With investors of excellently crafted community as its pay off, he said, “It is our mission and drive. Before we come up with a project, we must have taken time to invent and carefully craft it. And ensure that the community itself is excellently imbibed.
“We don’t come up with an estate, community, environment or vicinity that does not command excellence in its own nature. As an investor, we must have taken time through due diligence in crafting it. God is the first investor, so we have to take our time in doing it for the community. Because that is the joy people would find eventually when they buy a house or build a home of their own. And the Joy of owning a house is actually in the crafting and the satisfaction of the crafter or inventor what Arkbridge represent. Some would call it the architect, builders or developer, which is all encompassing. He speaks more on the kind of ambience estates crafted by his company should have, the need for alternative construction technology, potentials in the sector, importance of real estate investment education and sundry issues. Excerpts.
What kind of ambience do you create in estates crafted by Arkbridge?
For us we look at ambience in certain areas based on what people want in such community. For instance Lekki commands riches and wealth. When you go into Ikoyi, an average man there is seen as also commanding wealth. There are some ambiences in some areas that are just for basic housing for an average man to live.

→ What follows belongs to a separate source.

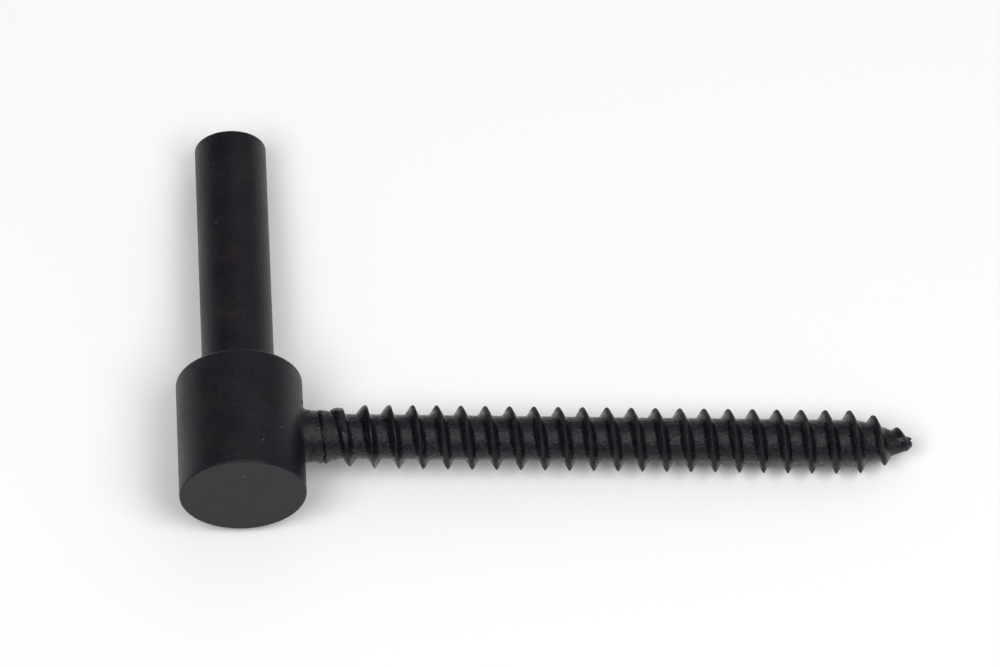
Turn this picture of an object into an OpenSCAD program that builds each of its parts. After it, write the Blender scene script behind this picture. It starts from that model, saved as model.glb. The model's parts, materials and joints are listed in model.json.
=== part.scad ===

We are careful in creating houses in such areas. There are some when you come there; you feel premium kind of experience, meaning they are prudently done. However, they are all excellently created with premium wealth experience. It could be in the finishing of the house or services one gets in terms of security, traffic, signs or any other conveniences within the vicinity we have such project. It is just to carefully impress it on our minds that there is somewhere one can call home because there is a difference between a home and house.
How green are some of the communities you create since talks today are how to mitigate pollution and depletion of the ozone layer?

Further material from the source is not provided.